T.P. Nambiar, Member (T)

1. This is an appeal filed by the department against the orders passed by the Commissioner (Appeals). In the impugned order, he held that the transaction value is admissible.

2. In order to appreciate both sides arguments, we reproduce para 8 of his order which reads as under :-

8. I have gone through the facts of the case and considered the issue in detail. In my opinion the lower authority has invoked Rule 6 of Valuation Rules, 1988 without properly ruling out Rule 4 of the same rules. According to Valuation Rules, 1988, Rule 6 would be relevant only when application of Rule 4 is ruled out. There is no material in Assistant Collector’s order to show that Rule 4 is not invokable in the present case. The lower authority has not pointed out any valid ground which would disqualify the impugned goods from the purview of Rule 4 of Valuation rules. The lower authority is reasoning that because of the apparent error in the Chartered Engineer’s Certificate while indicating the value of goods at the time of manufacturing, the invoice value cannot be taken as ‘Transaction Value’ has no force at all and further it is not supported by the Valuation Rules, 1988. According to Valuation Rules, 1988 it cannot be a ground for rejection of Transaction Value under Rule 4. Further the appellant’s argument about the other goods imported much earlier and as such not satisfying the requirement of Section 14(1) has some force. Admittedly, the imports on which the lower authority has placed his reliance for enhancement are not contemporaneous hence the conditions laid down under Section 14(1) are not satisfied. Moreover, Valuation of secondhand machinery would be on its extent of (sic) also. A machine may be of earlier years but if it has not suffered much wear and tear its price would be higher than the machine of later year if it has been used more extensively than the older one. Hence the intensity of use is also an important criterion apart from the period of use or age of the machine to arrive at the condition and value of the secondhand machine.

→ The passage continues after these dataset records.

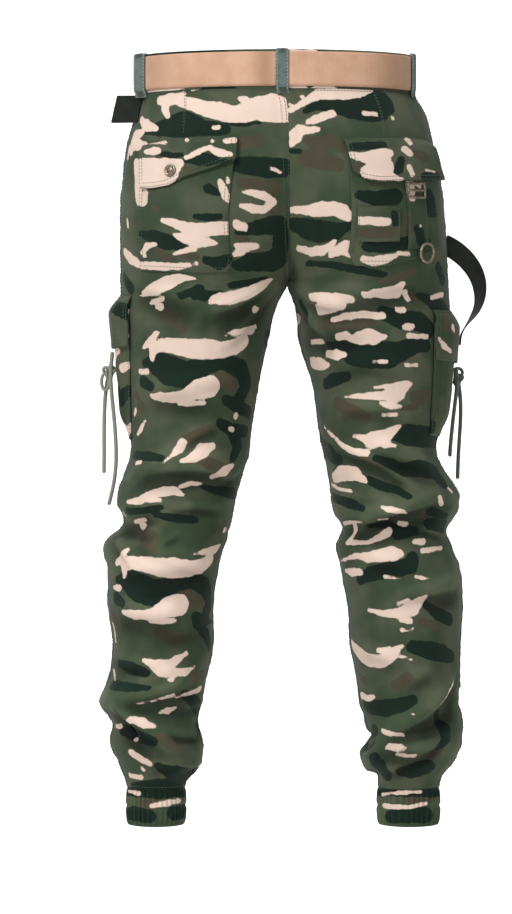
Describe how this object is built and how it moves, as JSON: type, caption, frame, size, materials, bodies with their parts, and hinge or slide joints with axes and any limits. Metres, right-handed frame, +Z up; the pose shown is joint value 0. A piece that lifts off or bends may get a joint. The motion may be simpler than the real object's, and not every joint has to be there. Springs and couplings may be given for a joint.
{
  "type": "camouflage cargo trousers with a belt",
  "caption": "Worn-shape camouflage cargo joggers with a webbing belt, flapped back and cargo pockets, hanging laces and elastic ankle cuffs; hollow from waist to hems.",
  "frame": {"origin": "centre of the waist opening, a little above the middle of the belt, where the wearer's waist holds the garment", "axes": "+Z up out of the waist opening; the front of the garment faces -Y, the seat faces +Y and the wearer's left is +X"},
  "size_m": [0.4648, 0.252, 0.92],
  "materials": {
    "camo_twill": "brushed cotton twill printed with a four-colour camouflage",
    "belt_webbing": "close-woven tan webbing with fine ribs",
    "loop_twill": "grey-green cotton tape",
    "dark_webbing": "dark green-black webbing",
    "cord": "round woven cotton cord",
    "steel": "plain brushed plate",
    "gunmetal": "dark plated, slightly worn"
  },
  "bodies": {
    "root": {"back_left": "camo_twill", "back_right": "camo_twill", "front_left": "camo_twill", "front_right": "camo_twill", "waistband": "camo_twill", "back_pocket_left": "camo_twill", "back_pocket_right": "camo_twill", "back_flap_left": "camo_twill", "back_flap_right": "camo_twill", "pen_slot_right": "camo_twill", "cargo_pocket_left": "camo_twill", "cargo_pocket_right": "camo_twill", "cargo_flap_left": "camo_twill", "cargo_flap_right": "camo_twill", "cuff_left": "camo_twill", "cuff_right": "camo_twill", "belt": "belt_webbing", "belt_loop_back": "loop_twill", "belt_loop_left": "loop_twill", "belt_loop_right": "loop_twill", "buckle_strap_right": "loop_twill", "webbing_loop_right": "dark_webbing", "hip_tab_left": "dark_webbing", "lace_left_1": "cord", "lace_left_2": "cord", "lace_right_1": "cord", "lace_right_2": "cord", "belt_buckle": "steel", "snap_left": "gunmetal", "strap_ring_right": "gunmetal"}
  },
  "joints": []
}
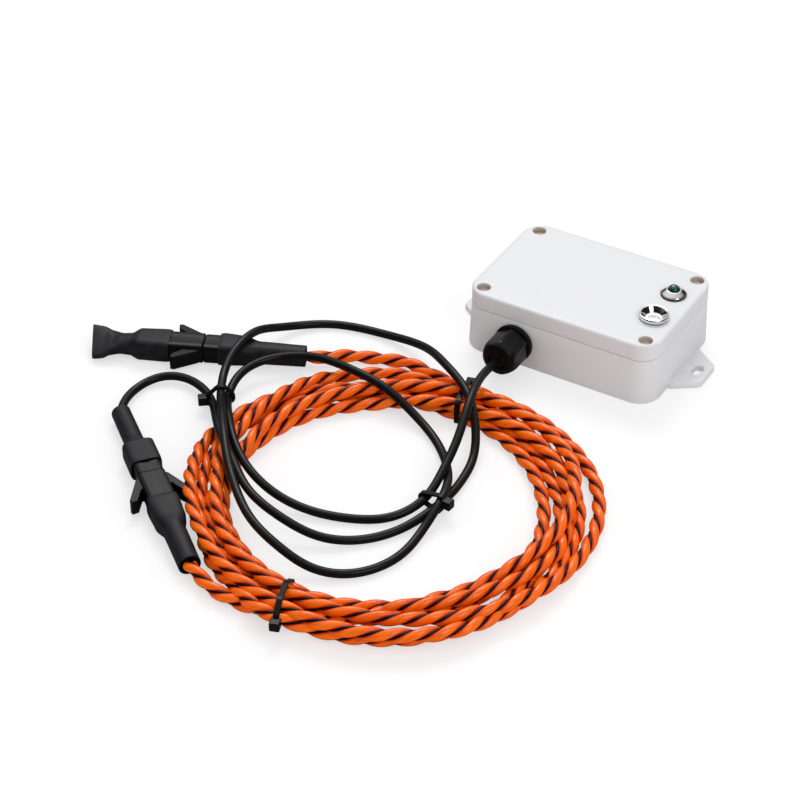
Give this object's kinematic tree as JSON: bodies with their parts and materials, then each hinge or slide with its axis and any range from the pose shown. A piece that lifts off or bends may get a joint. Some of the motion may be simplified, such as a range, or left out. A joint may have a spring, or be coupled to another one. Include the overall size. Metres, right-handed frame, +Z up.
{
  "type": "water leak sensor",
  "caption": "Flat white screwed box with ears, a push button, a lamp and a cable gland; its black lead plugs into a coiled orange water sensing rope.",
  "frame": {"origin": "centre of the box's underside, half way between the two mounting ears, on the surface that it lies on", "axes": "+X along the box's long side towards the lamp and the button, -Y out of the cable gland, +Z up out of the lid"},
  "size_m": [0.2638, 0.2767, 0.0361],
  "materials": {
    "case": "fine satin white moulding",
    "nylon_black": "semi-gloss black nylon",
    "shrink_black": "soft semi-matte heat-shrink tube",
    "jacket_black": "satin black cable jacket",
    "rubber_black": "dull black rubber",
    "rope_orange": "glossy orange sensing rope",
    "chrome": "polished bright metal",
    "steel": "plain zinc-plated steel",
    "lens_green": "tinted clear green dome",
    "board_green": "solder mask",
    "grey_plastic": "dark grey moulding",
    "cell_sleeve": "plain coloured cell sleeve",
    "terminal_blue": "blue moulding",
    "silicone": "grey silicone"
  },
  "bodies": {
    "sensor": {"base_housing": "case", "lid": "case", "lid_gasket": "silicone", "lid_screw_1": "steel", "lid_screw_2": "steel", "lid_screw_3": "steel", "lid_screw_4": "steel", "led_gasket": "rubber_black", "led_bezel": "chrome", "led_lens": "lens_green", "led_nut": "steel", "button_gasket": "rubber_black", "button_bezel": "chrome", "button_switch_body": "grey_plastic", "button_spring": "steel", "button_nut": "steel", "gland_washer": "rubber_black", "gland_body": "nylon_black", "gland_cap_nut": "nylon_black", "gland_seal": "rubber_black", "gland_locknut": "nylon_black", "lead_inner_jacket": "jacket_black", "lead_core_1": "rope_orange", "lead_core_2": "jacket_black", "circuit_board": "board_green", "board_screw_1": "steel", "board_screw_2": "steel", "board_screw_3": "steel", "board_screw_4": "steel", "battery_holder": "grey_plastic", "battery_1": "cell_sleeve", "battery_2": "cell_sleeve", "radio_module": "steel", "radio_antenna": "silicone", "terminal_block": "terminal_blue", "sensor_lead": "jacket_black", "lead_tie_left": "nylon_black", "lead_tie_right": "nylon_black", "lead_sleeve": "shrink_black", "socket_a": "nylon_black", "plug_a": "nylon_black", "rope_sleeve_a": "shrink_black", "rope_coil": "rope_orange", "rope_tail": "rope_orange", "rope_tie_1": "nylon_black", "rope_tie_2": "nylon_black", "rope_sleeve_b": "shrink_black", "socket_b": "nylon_black", "plug_b": "nylon_black", "end_cap_b": "shrink_black"},
    "button": {"button_cap": "chrome"}
  },
  "joints": [
    {"name": "button_press", "type": "slide", "parent": "sensor", "child": "button", "axis": [0, 0, -1], "range_m": [0, 0.0012], "stiffness_N_per_m": 1200, "springref_m": -0.001, "deforming": ["button_spring"]}
  ]
}
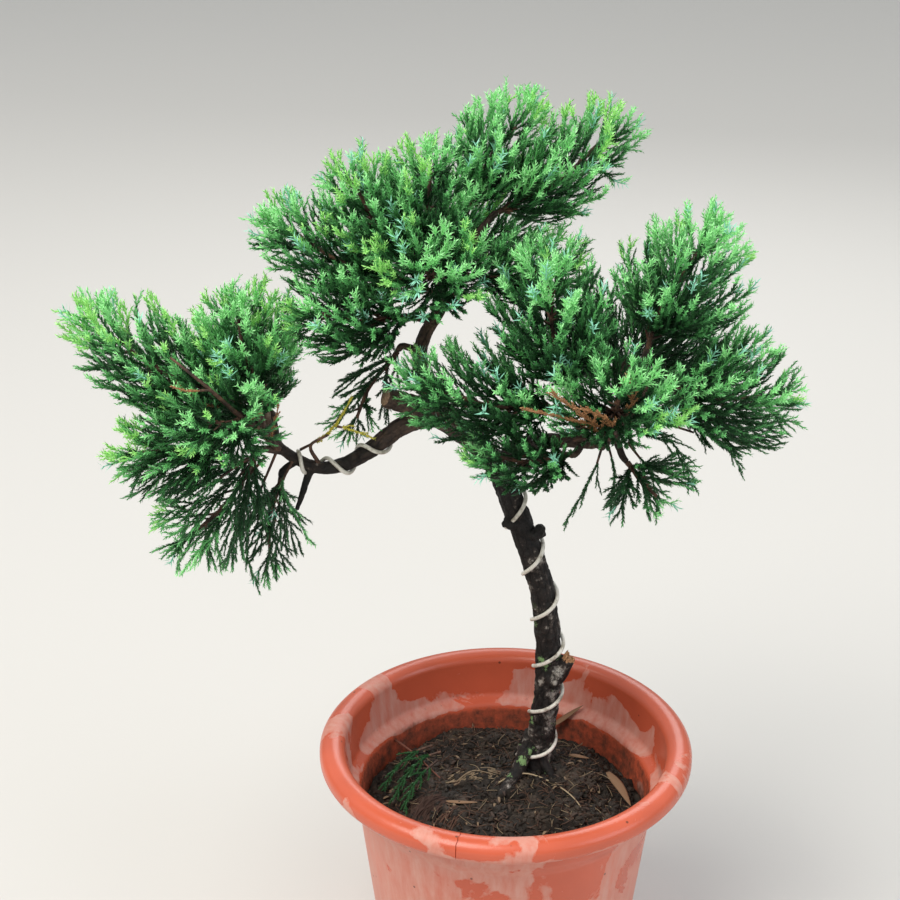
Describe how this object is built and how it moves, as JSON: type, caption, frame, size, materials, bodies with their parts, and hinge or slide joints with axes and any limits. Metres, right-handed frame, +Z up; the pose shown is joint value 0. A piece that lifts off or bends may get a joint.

There is nothing on record to show that the goods under question are comparable in the above respect also. The appellants are relying upon my earlier decision in a similar case (C3/299/91) in which I have held that the invoice value should be accepted as transaction value in terms of Rule 4 of the Valuation Rules. There is no material on record in this case to take a contrary view. Accordingly, I hold that the invoice value should be accepted for assessment purposes. The impugned order of the lower authority is set aside and the appeal allowed.

3. The department in their appeal grounds has mentioned as follows :-

“4. The Rule 4 of Customs Valuation (Determination of Price of Imported Goods), Rules, 1988 reads as under :

4. Transation Value : (1) The transaction value of imported goods shall be

the price actually paid or payable for the goods when sold for export to India, adjusted in accordance with the provisions of Rule 9 of these rules.

(2) The transaction value of imported goods under Sub-rule (1) above shall be accepted; provided that –

(a)

(i)

(ii)

(iii)

(b) the sale or price is not subject to some condition or consideraion for which a value cannot be determined in respect of the goods being valued.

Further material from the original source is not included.